Today we have a White House that says very little of substance about broadband. An FCC that's somehow lost the authority to regulate broadband and has been overly enamored with solving the relatively easy problem of freeing up more spectrum. And a Congress that's so polarized it can't move on anything, let alone something as potentially politically charged as making the many tough choices that need to be made in building a better framework for broadband policymaking.

And with a newly Republican House what's so so scary is that the odds of any progress being made on issues like net neutrality are nil, especially with each side of the issue ready to scream bloody murder if they have to give up an inch.

So what this all leads me to is, who's going to step up and lay out a path of sound policies to build a better broadband future for America?

The facts can't be ignored that we're not where we should be, so how do we get from here to there? Who's willing to recognize that to achieve long-term gains there may have to be some short-term losses and that we can't put aside entirely the possibility of making additional funding a national priority?

Now, I'm not totally without hope. NTIA is an agency in the White House that fancies itself an Internet policy shop. While it may not be diving in to try and solve all these broadband-related issues, they could play a helpful leadership role if they wanted to to at least get us pointed in the right direction.

I haven't given up on the FCC yet as the reality is that Genachowski still has three votes and the support of the White House, so if he wants to he could start taking up the charge and putting the pressure on Congress to act. But I'm not holding my breath that the FCC is capable of getting us going in the right direction as their actions have mostly been anything but visionary over the last two years.

And there's always the chance that President Obama wakes up to the significance of these issues relative to his desire to grow the economy as he leads this country deeper into the 21st century.

But where I'm most hopeful for the potential for change is in local, state, and maybe even some day Congressional leaders stepping up and realizing that they need to make broadband a priority, not just because it's what the country needs but also because it's what will help them get reelected.

What I'm saying is I think the only way to truly change the system is by engaging the people of this great nation, finding ways to bring those who are already interested in broadband together to learn from each other and to find ways to leverage that energy to teach those who are not yet connected. By empowering more users we create more educated voters who'll demand more from their leaders.

We also need to be supporting our digital innovators to help them find new solutions to old problems through the use of broadband-powered apps, services, and technologies. Because these are the future captains of industry who policymakers will ultimately need to be supporting the growth of to enable them to continue creating more jobs.

By doing these things those of us who are out there building networks of fiber, computers, and communities can overcome the follies of our "representatives" and their appointees in DC set this nation back on track to stay a global leader.

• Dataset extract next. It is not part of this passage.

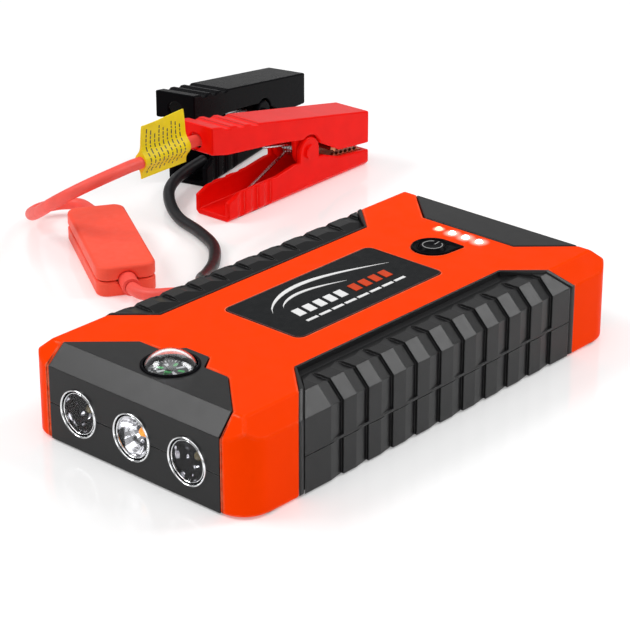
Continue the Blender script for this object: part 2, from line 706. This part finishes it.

I didn't start this post intending for it to become a rallying cry for those who believe as I do in the power of fiber to positively impact every aspect of our lives and communities, but it's the only place I could find with certainty the kind of energy that's needed to fix what's wrong with our country.

Who will fix America's broken broadband policies? We will.

It won't be fast, and it won't be easy, but we will endure, innovate, and prosper in our broadband-powered future, and in so doing shape policies from the bottom up.